> [SHORT PROBLEM]: Quote only the lines from the line containing "points = [vertex.co" to the line containing "return dict(zip(columns.split(), np.array(rows, float).T))", with both of those lines included, please, exactly as written.

> [SOURCE EXCERPT]:
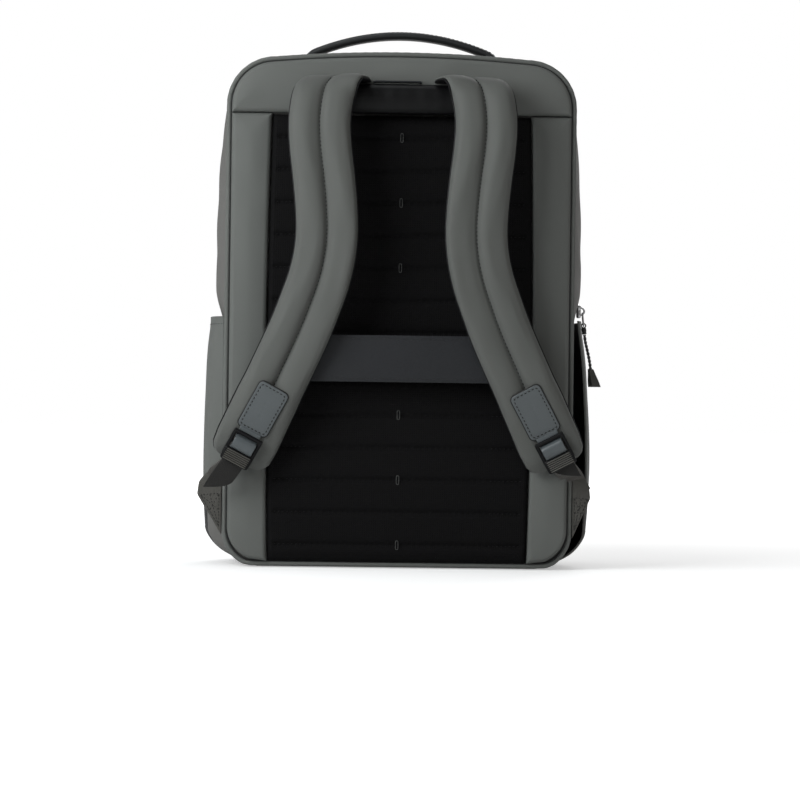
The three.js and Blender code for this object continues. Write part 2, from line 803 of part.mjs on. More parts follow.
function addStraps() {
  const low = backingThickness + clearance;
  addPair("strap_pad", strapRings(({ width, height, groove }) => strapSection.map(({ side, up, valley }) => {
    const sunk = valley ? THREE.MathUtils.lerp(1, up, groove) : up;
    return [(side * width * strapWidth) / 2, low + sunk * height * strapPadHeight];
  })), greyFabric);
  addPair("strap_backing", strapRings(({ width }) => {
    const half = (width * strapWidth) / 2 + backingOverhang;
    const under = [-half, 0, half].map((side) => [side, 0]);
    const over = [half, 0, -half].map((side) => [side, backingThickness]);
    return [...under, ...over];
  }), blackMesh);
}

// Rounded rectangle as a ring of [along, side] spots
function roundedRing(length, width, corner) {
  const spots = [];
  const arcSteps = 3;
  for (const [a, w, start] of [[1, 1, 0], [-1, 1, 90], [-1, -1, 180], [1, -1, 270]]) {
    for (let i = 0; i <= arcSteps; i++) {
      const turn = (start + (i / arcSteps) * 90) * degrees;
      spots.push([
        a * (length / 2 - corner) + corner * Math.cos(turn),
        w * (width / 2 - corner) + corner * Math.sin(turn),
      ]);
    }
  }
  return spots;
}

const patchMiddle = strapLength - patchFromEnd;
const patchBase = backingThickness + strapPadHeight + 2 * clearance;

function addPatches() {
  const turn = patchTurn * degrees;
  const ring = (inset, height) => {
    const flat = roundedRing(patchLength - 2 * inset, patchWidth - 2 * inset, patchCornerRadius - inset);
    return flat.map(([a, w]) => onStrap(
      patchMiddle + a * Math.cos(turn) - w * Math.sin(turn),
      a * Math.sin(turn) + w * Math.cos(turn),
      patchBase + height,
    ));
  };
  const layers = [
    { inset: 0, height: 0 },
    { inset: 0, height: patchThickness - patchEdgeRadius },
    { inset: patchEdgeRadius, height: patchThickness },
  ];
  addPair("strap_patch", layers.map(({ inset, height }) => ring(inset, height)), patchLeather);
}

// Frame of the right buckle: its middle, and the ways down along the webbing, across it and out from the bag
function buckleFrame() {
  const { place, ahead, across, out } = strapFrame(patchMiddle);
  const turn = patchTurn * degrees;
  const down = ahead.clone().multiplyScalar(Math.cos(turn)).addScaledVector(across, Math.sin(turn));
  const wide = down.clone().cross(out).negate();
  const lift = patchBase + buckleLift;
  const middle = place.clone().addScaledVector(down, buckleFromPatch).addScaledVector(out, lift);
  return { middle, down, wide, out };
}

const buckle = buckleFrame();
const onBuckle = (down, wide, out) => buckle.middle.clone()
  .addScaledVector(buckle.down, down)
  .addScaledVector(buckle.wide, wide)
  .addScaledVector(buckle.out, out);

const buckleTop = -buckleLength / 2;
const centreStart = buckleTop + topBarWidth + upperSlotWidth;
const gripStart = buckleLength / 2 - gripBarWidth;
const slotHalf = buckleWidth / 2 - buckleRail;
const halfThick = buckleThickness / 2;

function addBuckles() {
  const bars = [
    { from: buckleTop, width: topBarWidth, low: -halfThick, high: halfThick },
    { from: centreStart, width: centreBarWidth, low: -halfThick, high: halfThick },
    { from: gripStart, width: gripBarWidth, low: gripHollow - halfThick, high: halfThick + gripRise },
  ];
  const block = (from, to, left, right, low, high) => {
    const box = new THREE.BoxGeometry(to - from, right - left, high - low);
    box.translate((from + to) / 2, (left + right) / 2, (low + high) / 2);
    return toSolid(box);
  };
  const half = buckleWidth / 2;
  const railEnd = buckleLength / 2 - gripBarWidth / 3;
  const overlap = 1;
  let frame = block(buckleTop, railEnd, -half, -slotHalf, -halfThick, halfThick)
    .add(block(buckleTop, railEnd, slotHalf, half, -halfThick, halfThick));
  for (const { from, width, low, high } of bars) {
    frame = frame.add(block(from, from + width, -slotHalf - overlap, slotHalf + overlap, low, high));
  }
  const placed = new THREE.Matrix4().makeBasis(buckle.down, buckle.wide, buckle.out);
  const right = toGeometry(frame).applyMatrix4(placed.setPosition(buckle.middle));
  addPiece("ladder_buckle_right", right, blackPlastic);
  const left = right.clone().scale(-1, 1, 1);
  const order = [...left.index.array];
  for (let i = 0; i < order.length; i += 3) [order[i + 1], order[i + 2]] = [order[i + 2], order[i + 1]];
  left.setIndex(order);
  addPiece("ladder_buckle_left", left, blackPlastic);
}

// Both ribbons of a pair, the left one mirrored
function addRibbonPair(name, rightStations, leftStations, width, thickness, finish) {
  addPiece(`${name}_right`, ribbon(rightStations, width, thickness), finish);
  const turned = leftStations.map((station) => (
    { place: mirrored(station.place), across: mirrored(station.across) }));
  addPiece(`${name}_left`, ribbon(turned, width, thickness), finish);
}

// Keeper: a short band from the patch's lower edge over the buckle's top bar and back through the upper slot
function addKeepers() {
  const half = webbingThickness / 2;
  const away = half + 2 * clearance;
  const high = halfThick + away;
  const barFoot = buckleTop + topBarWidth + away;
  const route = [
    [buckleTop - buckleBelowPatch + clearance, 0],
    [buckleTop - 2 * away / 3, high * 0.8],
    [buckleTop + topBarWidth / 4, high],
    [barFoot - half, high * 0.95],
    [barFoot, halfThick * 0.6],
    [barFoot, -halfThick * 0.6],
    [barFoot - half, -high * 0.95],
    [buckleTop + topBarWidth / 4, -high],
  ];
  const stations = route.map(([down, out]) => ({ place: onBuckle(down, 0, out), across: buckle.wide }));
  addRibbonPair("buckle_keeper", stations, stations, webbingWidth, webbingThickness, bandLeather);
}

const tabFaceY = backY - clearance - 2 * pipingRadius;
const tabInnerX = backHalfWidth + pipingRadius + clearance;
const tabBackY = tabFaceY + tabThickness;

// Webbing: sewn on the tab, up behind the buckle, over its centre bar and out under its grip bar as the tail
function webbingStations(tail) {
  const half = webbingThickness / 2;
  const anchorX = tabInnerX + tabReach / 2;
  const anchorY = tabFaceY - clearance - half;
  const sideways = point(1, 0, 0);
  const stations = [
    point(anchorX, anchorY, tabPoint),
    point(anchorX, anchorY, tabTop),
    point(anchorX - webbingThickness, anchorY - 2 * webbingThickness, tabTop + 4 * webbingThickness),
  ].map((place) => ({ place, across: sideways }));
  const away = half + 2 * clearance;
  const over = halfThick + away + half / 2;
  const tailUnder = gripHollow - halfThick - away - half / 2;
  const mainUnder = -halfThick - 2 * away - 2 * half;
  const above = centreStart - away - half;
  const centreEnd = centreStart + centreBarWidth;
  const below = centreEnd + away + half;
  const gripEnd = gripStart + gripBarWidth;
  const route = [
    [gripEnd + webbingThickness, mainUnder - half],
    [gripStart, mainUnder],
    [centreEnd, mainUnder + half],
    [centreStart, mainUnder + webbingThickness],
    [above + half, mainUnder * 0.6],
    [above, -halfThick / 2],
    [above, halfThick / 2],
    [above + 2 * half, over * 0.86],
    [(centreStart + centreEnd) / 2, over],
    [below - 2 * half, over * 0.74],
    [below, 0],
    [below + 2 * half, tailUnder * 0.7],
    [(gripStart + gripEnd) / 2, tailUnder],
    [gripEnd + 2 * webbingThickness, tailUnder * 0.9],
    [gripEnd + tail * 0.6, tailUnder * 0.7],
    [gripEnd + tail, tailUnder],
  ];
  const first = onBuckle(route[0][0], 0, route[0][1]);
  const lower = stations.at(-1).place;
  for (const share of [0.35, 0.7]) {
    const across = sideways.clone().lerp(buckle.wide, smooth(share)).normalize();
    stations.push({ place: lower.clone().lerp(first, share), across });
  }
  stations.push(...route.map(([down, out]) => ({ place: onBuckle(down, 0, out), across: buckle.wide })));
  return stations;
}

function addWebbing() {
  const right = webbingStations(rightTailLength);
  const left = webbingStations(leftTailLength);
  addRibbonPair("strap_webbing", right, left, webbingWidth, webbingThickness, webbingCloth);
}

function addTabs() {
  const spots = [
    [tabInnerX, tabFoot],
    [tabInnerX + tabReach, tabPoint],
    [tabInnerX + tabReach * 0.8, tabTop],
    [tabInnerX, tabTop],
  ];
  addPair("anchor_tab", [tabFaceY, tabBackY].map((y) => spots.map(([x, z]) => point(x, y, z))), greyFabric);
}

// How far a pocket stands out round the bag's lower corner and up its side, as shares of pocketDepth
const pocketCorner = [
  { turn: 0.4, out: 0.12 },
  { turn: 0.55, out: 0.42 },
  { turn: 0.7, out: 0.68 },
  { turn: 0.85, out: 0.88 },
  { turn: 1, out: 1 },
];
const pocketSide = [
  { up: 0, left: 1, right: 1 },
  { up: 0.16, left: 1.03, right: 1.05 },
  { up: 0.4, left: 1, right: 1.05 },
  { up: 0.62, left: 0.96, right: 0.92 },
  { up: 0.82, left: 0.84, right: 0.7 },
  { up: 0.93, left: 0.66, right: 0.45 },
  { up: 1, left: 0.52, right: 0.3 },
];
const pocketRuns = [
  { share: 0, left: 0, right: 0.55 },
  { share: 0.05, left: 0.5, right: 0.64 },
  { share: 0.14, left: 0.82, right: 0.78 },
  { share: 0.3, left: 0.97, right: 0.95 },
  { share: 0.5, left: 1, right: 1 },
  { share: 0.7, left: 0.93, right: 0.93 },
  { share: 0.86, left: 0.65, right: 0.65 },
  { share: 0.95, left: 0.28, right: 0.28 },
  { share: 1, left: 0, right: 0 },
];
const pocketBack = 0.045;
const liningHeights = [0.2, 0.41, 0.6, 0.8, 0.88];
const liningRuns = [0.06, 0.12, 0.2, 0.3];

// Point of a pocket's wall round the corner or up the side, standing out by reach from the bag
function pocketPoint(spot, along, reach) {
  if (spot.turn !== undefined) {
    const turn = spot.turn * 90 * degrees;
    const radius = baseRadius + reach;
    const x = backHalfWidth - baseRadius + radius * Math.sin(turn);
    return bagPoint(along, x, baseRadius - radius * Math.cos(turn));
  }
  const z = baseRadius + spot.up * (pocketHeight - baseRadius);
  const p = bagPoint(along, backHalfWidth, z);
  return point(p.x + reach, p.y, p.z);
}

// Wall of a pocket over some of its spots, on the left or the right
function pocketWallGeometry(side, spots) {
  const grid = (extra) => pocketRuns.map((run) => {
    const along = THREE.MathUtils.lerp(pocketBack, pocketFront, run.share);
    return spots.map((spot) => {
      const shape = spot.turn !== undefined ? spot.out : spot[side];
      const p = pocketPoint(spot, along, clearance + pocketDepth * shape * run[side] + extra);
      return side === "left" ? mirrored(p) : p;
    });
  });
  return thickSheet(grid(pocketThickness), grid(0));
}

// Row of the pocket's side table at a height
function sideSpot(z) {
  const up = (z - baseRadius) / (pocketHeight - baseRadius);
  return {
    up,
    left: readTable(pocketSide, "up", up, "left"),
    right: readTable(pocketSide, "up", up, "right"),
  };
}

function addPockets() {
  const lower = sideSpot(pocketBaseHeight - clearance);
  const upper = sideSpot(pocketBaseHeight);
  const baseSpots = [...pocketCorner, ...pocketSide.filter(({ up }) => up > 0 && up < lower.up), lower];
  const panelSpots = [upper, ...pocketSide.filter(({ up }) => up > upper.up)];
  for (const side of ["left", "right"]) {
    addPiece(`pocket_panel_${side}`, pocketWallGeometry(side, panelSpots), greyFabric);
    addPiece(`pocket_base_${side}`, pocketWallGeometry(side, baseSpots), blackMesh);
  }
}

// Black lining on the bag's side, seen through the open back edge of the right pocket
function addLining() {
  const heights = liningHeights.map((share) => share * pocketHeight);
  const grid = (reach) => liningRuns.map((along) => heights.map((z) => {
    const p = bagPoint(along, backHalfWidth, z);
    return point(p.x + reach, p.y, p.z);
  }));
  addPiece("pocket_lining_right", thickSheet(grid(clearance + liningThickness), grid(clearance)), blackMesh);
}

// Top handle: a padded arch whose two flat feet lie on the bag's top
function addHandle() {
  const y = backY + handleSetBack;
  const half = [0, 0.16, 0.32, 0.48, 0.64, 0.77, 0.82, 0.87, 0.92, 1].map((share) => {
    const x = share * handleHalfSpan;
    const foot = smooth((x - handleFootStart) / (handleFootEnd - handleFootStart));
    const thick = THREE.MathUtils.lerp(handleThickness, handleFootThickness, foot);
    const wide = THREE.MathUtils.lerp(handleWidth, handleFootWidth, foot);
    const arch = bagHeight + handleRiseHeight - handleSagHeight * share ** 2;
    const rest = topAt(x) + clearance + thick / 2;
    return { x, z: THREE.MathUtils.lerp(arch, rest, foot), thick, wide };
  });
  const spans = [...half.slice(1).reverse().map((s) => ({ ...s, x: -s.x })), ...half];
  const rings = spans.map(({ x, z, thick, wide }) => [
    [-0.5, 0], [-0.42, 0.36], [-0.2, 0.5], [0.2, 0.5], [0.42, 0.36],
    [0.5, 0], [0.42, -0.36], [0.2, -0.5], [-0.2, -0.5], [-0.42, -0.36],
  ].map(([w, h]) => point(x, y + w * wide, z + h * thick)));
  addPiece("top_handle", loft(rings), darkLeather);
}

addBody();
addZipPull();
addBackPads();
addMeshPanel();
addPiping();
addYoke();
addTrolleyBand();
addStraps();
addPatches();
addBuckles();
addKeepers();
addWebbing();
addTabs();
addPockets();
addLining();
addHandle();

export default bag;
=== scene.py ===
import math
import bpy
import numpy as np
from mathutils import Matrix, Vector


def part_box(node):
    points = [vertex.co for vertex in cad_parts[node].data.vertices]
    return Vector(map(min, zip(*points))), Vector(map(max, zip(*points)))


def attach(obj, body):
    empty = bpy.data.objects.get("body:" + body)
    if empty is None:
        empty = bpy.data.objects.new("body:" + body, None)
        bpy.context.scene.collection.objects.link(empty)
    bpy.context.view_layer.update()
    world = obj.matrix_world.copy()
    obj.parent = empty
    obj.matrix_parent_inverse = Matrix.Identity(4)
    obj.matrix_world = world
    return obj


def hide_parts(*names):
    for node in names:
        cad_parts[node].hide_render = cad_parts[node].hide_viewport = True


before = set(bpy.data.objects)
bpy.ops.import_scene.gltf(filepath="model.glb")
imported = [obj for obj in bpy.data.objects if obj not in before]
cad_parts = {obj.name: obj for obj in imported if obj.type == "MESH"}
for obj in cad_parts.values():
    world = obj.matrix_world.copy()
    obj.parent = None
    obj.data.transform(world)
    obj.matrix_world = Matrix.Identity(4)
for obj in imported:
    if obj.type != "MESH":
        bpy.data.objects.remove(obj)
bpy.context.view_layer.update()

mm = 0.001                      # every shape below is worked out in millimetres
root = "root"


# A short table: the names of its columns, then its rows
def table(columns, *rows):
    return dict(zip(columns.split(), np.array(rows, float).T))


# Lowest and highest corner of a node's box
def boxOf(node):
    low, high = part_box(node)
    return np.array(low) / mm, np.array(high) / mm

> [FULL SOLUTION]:
    points = [vertex.co for vertex in cad_parts[node].data.vertices]
    return Vector(map(min, zip(*points))), Vector(map(max, zip(*points)))


def attach(obj, body):
    empty = bpy.data.objects.get("body:" + body)
    if empty is None:
        empty = bpy.data.objects.new("body:" + body, None)
        bpy.context.scene.collection.objects.link(empty)
    bpy.context.view_layer.update()
    world = obj.matrix_world.copy()
    obj.parent = empty
    obj.matrix_parent_inverse = Matrix.Identity(4)
    obj.matrix_world = world
    return obj


def hide_parts(*names):
    for node in names:
        cad_parts[node].hide_render = cad_parts[node].hide_viewport = True


before = set(bpy.data.objects)
bpy.ops.import_scene.gltf(filepath="model.glb")
imported = [obj for obj in bpy.data.objects if obj not in before]
cad_parts = {obj.name: obj for obj in imported if obj.type == "MESH"}
for obj in cad_parts.values():
    world = obj.matrix_world.copy()
    obj.parent = None
    obj.data.transform(world)
    obj.matrix_world = Matrix.Identity(4)
for obj in imported:
    if obj.type != "MESH":
        bpy.data.objects.remove(obj)
bpy.context.view_layer.update()

mm = 0.001                      # every shape below is worked out in millimetres
root = "root"


# A short table: the names of its columns, then its rows
def table(columns, *rows):
    return dict(zip(columns.split(), np.array(rows, float).T))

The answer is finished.